YOUR TASK: Write out the full set of records below exactly.

RECORD LIST:
>>>
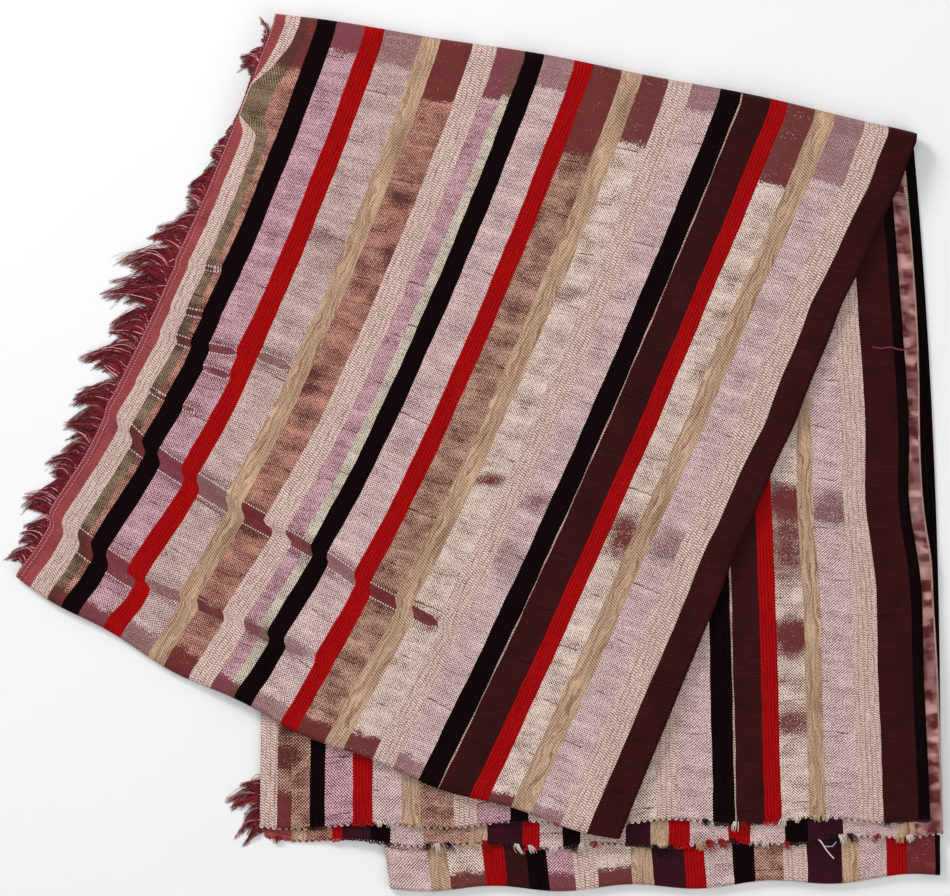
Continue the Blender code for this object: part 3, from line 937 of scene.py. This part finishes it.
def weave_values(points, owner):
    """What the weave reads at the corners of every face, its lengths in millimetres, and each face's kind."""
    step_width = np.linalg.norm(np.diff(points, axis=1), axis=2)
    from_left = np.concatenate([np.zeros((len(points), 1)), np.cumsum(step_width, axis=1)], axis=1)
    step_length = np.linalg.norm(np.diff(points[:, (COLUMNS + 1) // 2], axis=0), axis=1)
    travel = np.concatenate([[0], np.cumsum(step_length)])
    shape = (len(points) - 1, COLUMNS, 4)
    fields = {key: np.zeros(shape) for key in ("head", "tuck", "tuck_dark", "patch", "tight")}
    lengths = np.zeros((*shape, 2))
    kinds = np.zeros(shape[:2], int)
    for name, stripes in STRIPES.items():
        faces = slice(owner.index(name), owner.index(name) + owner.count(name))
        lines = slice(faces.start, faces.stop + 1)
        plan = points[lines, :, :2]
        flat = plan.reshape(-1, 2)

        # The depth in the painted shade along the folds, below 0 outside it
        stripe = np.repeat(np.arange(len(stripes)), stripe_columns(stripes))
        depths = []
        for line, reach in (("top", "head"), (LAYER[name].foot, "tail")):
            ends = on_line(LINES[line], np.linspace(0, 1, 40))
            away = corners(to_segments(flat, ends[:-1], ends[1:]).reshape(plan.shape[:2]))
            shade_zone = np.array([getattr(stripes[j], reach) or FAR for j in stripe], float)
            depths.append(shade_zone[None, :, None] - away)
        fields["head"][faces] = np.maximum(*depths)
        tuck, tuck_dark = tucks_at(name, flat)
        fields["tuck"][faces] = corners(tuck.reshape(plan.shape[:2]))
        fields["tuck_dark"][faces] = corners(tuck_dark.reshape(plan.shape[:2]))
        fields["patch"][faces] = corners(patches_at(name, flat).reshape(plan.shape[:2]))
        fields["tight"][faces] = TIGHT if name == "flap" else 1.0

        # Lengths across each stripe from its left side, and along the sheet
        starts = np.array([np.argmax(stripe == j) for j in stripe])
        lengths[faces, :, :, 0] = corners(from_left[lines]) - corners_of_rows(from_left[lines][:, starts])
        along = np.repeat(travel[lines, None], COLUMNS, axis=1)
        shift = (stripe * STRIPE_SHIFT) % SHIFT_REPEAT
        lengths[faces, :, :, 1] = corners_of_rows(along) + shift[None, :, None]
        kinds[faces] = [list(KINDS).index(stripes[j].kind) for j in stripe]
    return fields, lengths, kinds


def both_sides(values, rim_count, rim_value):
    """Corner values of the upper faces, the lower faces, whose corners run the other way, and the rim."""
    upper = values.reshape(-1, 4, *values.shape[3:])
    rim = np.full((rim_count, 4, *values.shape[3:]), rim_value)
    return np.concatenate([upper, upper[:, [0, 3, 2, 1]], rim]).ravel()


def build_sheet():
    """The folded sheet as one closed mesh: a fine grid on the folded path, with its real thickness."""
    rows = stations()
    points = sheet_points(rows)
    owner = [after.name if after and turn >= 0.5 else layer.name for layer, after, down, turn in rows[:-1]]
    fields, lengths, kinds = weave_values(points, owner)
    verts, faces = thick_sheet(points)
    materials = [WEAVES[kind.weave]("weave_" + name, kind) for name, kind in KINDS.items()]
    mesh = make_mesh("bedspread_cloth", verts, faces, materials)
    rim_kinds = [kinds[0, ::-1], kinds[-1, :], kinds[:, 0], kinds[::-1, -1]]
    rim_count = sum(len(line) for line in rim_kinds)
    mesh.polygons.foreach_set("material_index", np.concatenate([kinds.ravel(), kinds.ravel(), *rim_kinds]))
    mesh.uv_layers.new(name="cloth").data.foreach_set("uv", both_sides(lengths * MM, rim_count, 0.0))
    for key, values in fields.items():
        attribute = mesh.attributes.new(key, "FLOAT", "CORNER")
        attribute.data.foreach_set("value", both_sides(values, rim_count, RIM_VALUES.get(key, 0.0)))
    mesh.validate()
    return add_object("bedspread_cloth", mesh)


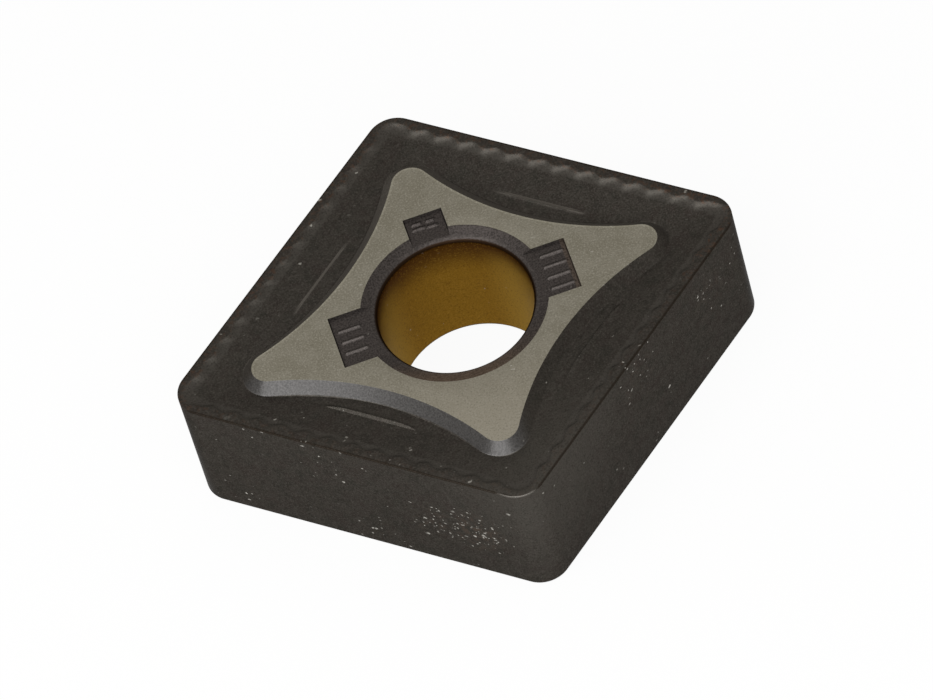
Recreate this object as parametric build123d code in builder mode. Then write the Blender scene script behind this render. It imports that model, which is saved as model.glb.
<<<
SOLUTION BELOW:
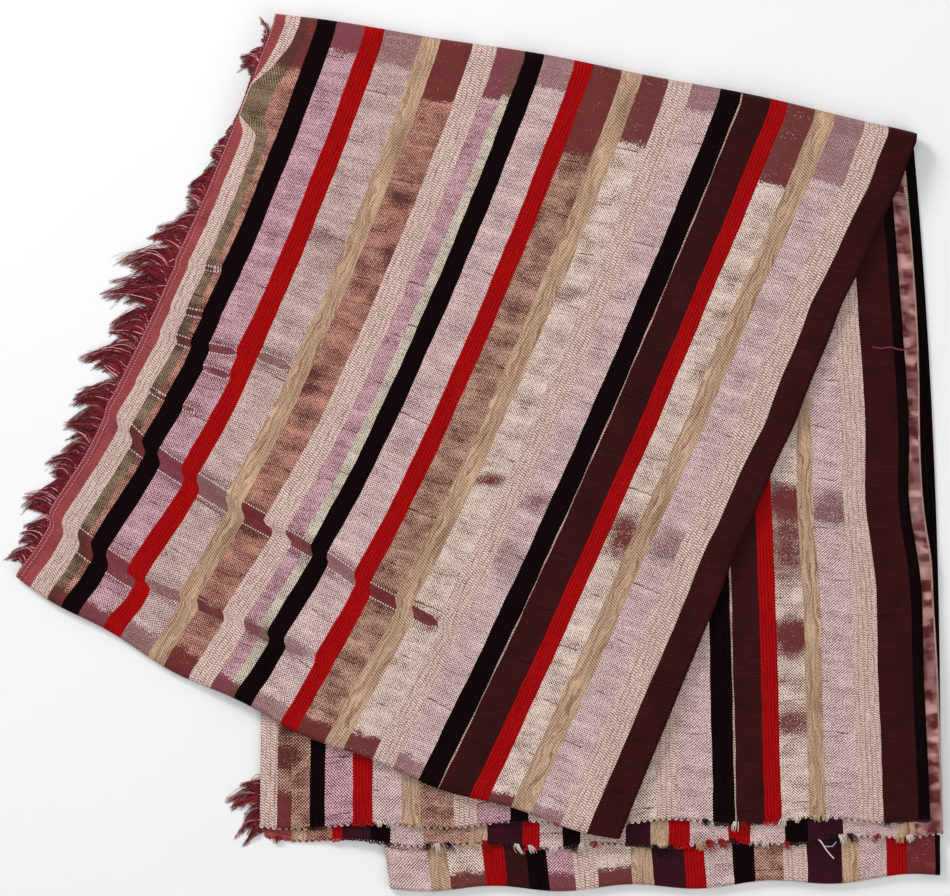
Continue the Blender code for this object: part 3, from line 937 of scene.py. This part finishes it.
def weave_values(points, owner):
    """What the weave reads at the corners of every face, its lengths in millimetres, and each face's kind."""
    step_width = np.linalg.norm(np.diff(points, axis=1), axis=2)
    from_left = np.concatenate([np.zeros((len(points), 1)), np.cumsum(step_width, axis=1)], axis=1)
    step_length = np.linalg.norm(np.diff(points[:, (COLUMNS + 1) // 2], axis=0), axis=1)
    travel = np.concatenate([[0], np.cumsum(step_length)])
    shape = (len(points) - 1, COLUMNS, 4)
    fields = {key: np.zeros(shape) for key in ("head", "tuck", "tuck_dark", "patch", "tight")}
    lengths = np.zeros((*shape, 2))
    kinds = np.zeros(shape[:2], int)
    for name, stripes in STRIPES.items():
        faces = slice(owner.index(name), owner.index(name) + owner.count(name))
        lines = slice(faces.start, faces.stop + 1)
        plan = points[lines, :, :2]
        flat = plan.reshape(-1, 2)

        # The depth in the painted shade along the folds, below 0 outside it
        stripe = np.repeat(np.arange(len(stripes)), stripe_columns(stripes))
        depths = []
        for line, reach in (("top", "head"), (LAYER[name].foot, "tail")):
            ends = on_line(LINES[line], np.linspace(0, 1, 40))
            away = corners(to_segments(flat, ends[:-1], ends[1:]).reshape(plan.shape[:2]))
            shade_zone = np.array([getattr(stripes[j], reach) or FAR for j in stripe], float)
            depths.append(shade_zone[None, :, None] - away)
        fields["head"][faces] = np.maximum(*depths)
        tuck, tuck_dark = tucks_at(name, flat)
        fields["tuck"][faces] = corners(tuck.reshape(plan.shape[:2]))
        fields["tuck_dark"][faces] = corners(tuck_dark.reshape(plan.shape[:2]))
        fields["patch"][faces] = corners(patches_at(name, flat).reshape(plan.shape[:2]))
        fields["tight"][faces] = TIGHT if name == "flap" else 1.0

        # Lengths across each stripe from its left side, and along the sheet
        starts = np.array([np.argmax(stripe == j) for j in stripe])
        lengths[faces, :, :, 0] = corners(from_left[lines]) - corners_of_rows(from_left[lines][:, starts])
        along = np.repeat(travel[lines, None], COLUMNS, axis=1)
        shift = (stripe * STRIPE_SHIFT) % SHIFT_REPEAT
        lengths[faces, :, :, 1] = corners_of_rows(along) + shift[None, :, None]
        kinds[faces] = [list(KINDS).index(stripes[j].kind) for j in stripe]
    return fields, lengths, kinds


def both_sides(values, rim_count, rim_value):
    """Corner values of the upper faces, the lower faces, whose corners run the other way, and the rim."""
    upper = values.reshape(-1, 4, *values.shape[3:])
    rim = np.full((rim_count, 4, *values.shape[3:]), rim_value)
    return np.concatenate([upper, upper[:, [0, 3, 2, 1]], rim]).ravel()


def build_sheet():
    """The folded sheet as one closed mesh: a fine grid on the folded path, with its real thickness."""
    rows = stations()
    points = sheet_points(rows)
    owner = [after.name if after and turn >= 0.5 else layer.name for layer, after, down, turn in rows[:-1]]
    fields, lengths, kinds = weave_values(points, owner)
    verts, faces = thick_sheet(points)
    materials = [WEAVES[kind.weave]("weave_" + name, kind) for name, kind in KINDS.items()]
    mesh = make_mesh("bedspread_cloth", verts, faces, materials)
    rim_kinds = [kinds[0, ::-1], kinds[-1, :], kinds[:, 0], kinds[::-1, -1]]
    rim_count = sum(len(line) for line in rim_kinds)
    mesh.polygons.foreach_set("material_index", np.concatenate([kinds.ravel(), kinds.ravel(), *rim_kinds]))
    mesh.uv_layers.new(name="cloth").data.foreach_set("uv", both_sides(lengths * MM, rim_count, 0.0))
    for key, values in fields.items():
        attribute = mesh.attributes.new(key, "FLOAT", "CORNER")
        attribute.data.foreach_set("value", both_sides(values, rim_count, RIM_VALUES.get(key, 0.0)))
    mesh.validate()
    return add_object("bedspread_cloth", mesh)


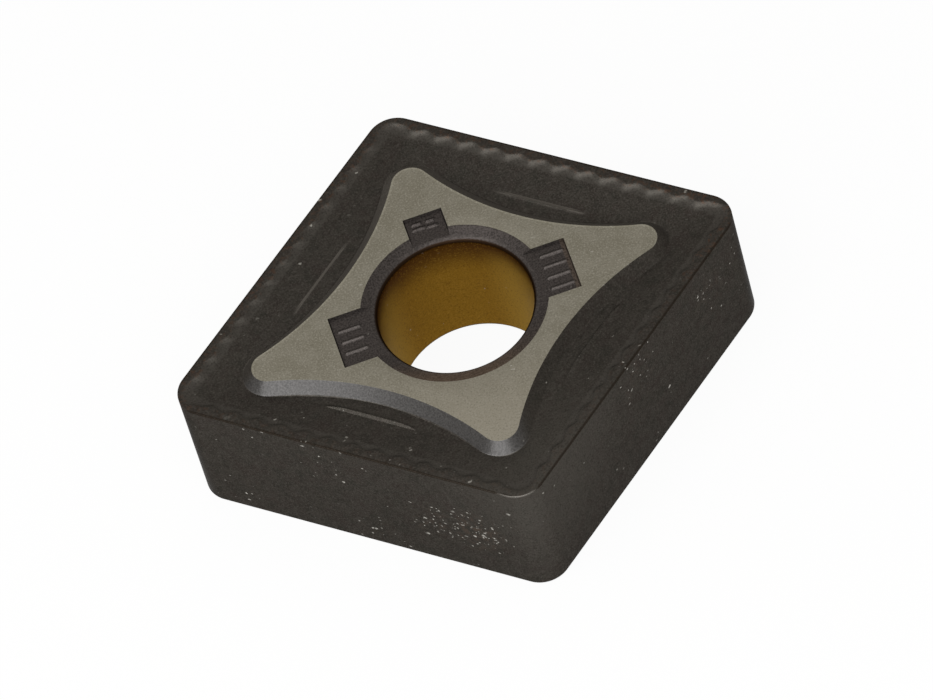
Recreate this object as parametric build123d code in builder mode. Then write the Blender scene script behind this render. It imports that model, which is saved as model.glb.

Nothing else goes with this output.